- TASK DESCRIPTION
Reproduce all of the data exactly.

- SOURCE DATA
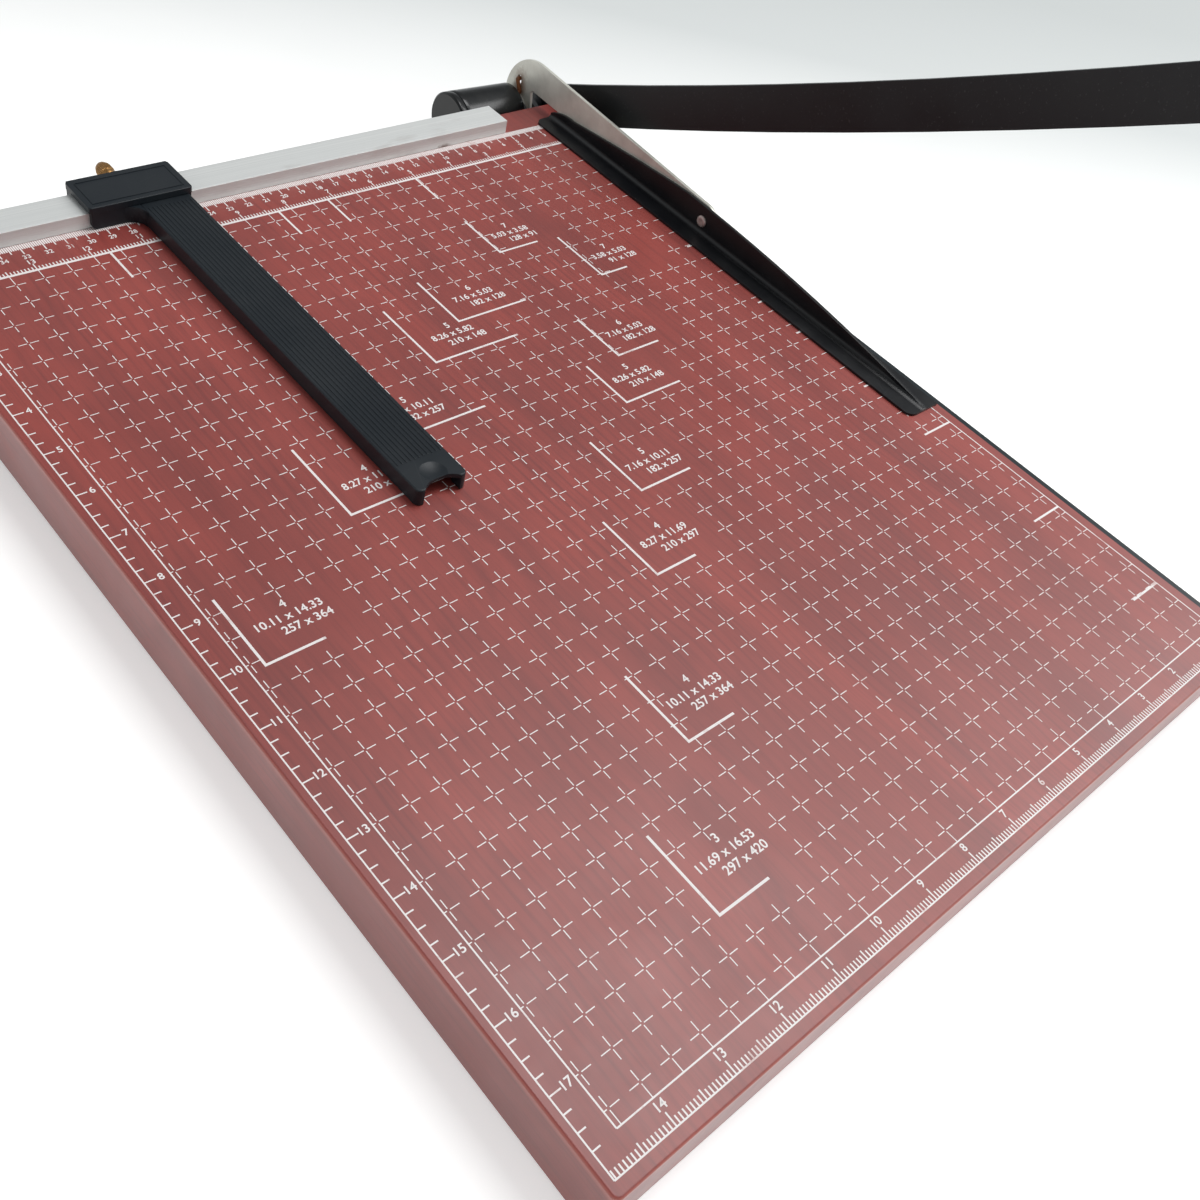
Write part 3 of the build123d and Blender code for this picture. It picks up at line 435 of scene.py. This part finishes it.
# The lower blade: a strip of blackened tool steel let in flush along the board's right edge and held
# by countersunk screws that are driven in from the right.
def blackened_steel(name, base, shine):
    """Oil-blackened steel with hair scratches that show the bare metal."""
    material, tree, shader, place = finish(name, Specular_IOR_Level=0.35)
    wear = use(tree, handling_wear, Vector=place, Gloss=shine, Spread=0.07)
    tone = blended(tree, graded(tree, wear["Smudges"], (0.3, 0.0), (0.7, 1.0)), base,
                   tuple(c * 1.5 for c in base))
    tone = blended(tree, graded(tree, wear["Scratches"], (0.0, 0.0), (1.0, 0.10)), tone, seen(120, 120, 122))
    tree.links.new(tone, shader.inputs["Base Color"])
    tree.links.new(wear["Roughness"], shader.inputs["Roughness"])
    emboss(tree, shader, stretched(tree, place, (1600, 1600, 1600), 2.0), 0.00001)
    return material


dress("lower_blade", blackened_steel("Blackened strip", seen(24, 32, 36), 0.38))


# The screws: turned and blackened, countersunk in the lower blade and the hinge bracket and
# pan-headed under the feet and the rail, all with a cross recess and a rolled thread.
touching = 0.000001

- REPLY
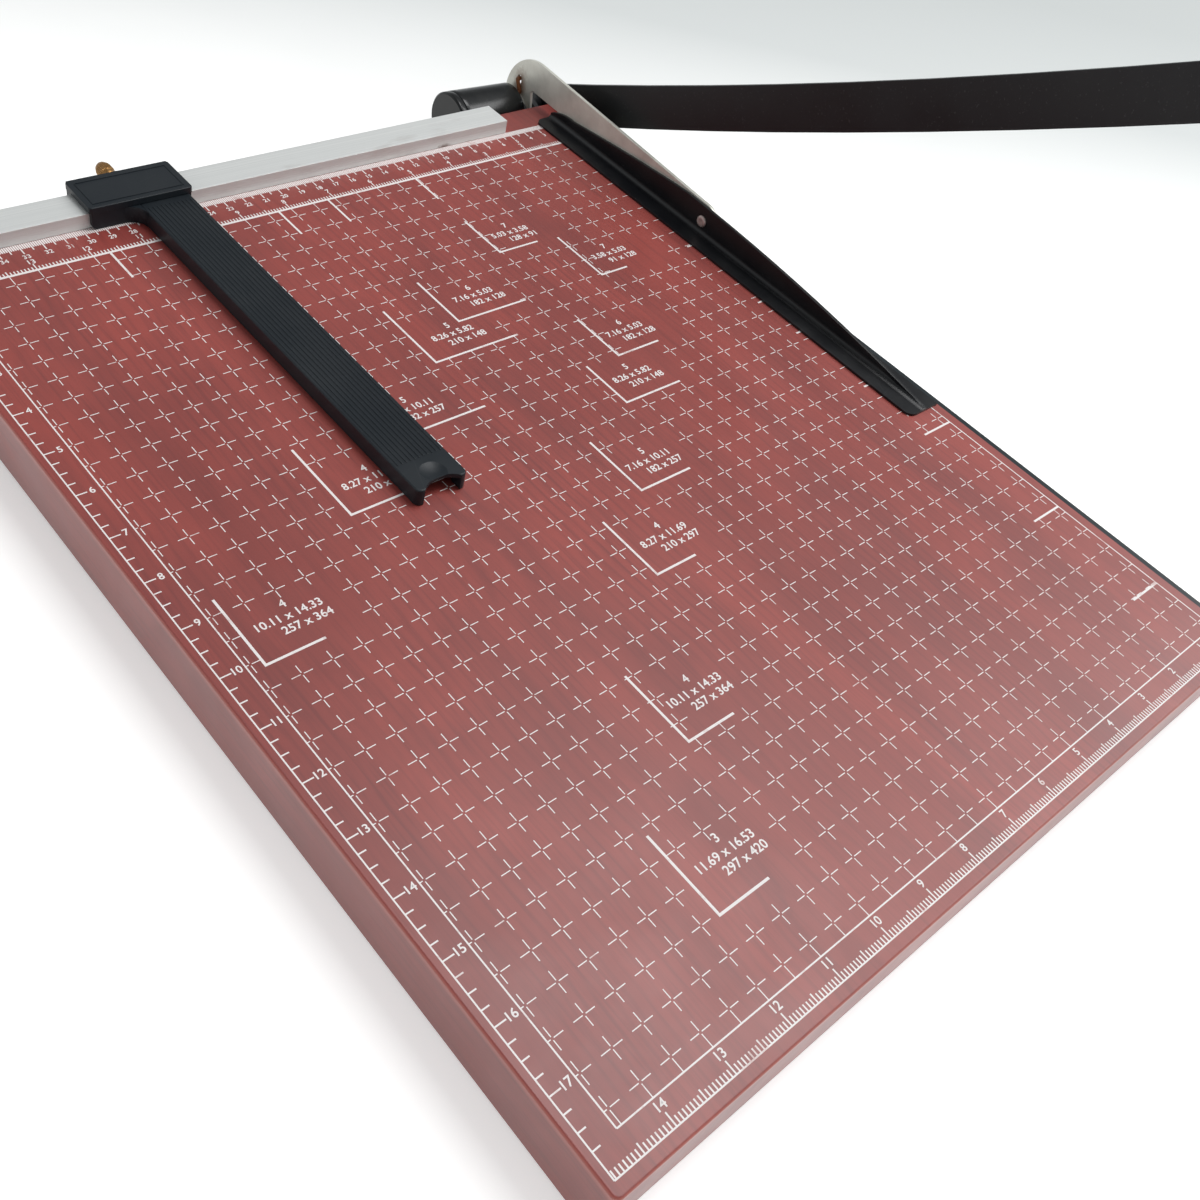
Write part 3 of the build123d and Blender code for this picture. It picks up at line 435 of scene.py. This part finishes it.
# The lower blade: a strip of blackened tool steel let in flush along the board's right edge and held
# by countersunk screws that are driven in from the right.
def blackened_steel(name, base, shine):
    """Oil-blackened steel with hair scratches that show the bare metal."""
    material, tree, shader, place = finish(name, Specular_IOR_Level=0.35)
    wear = use(tree, handling_wear, Vector=place, Gloss=shine, Spread=0.07)
    tone = blended(tree, graded(tree, wear["Smudges"], (0.3, 0.0), (0.7, 1.0)), base,
                   tuple(c * 1.5 for c in base))
    tone = blended(tree, graded(tree, wear["Scratches"], (0.0, 0.0), (1.0, 0.10)), tone, seen(120, 120, 122))
    tree.links.new(tone, shader.inputs["Base Color"])
    tree.links.new(wear["Roughness"], shader.inputs["Roughness"])
    emboss(tree, shader, stretched(tree, place, (1600, 1600, 1600), 2.0), 0.00001)
    return material


dress("lower_blade", blackened_steel("Blackened strip", seen(24, 32, 36), 0.38))


# The screws: turned and blackened, countersunk in the lower blade and the hinge bracket and
# pan-headed under the feet and the rail, all with a cross recess and a rolled thread.
touching = 0.000001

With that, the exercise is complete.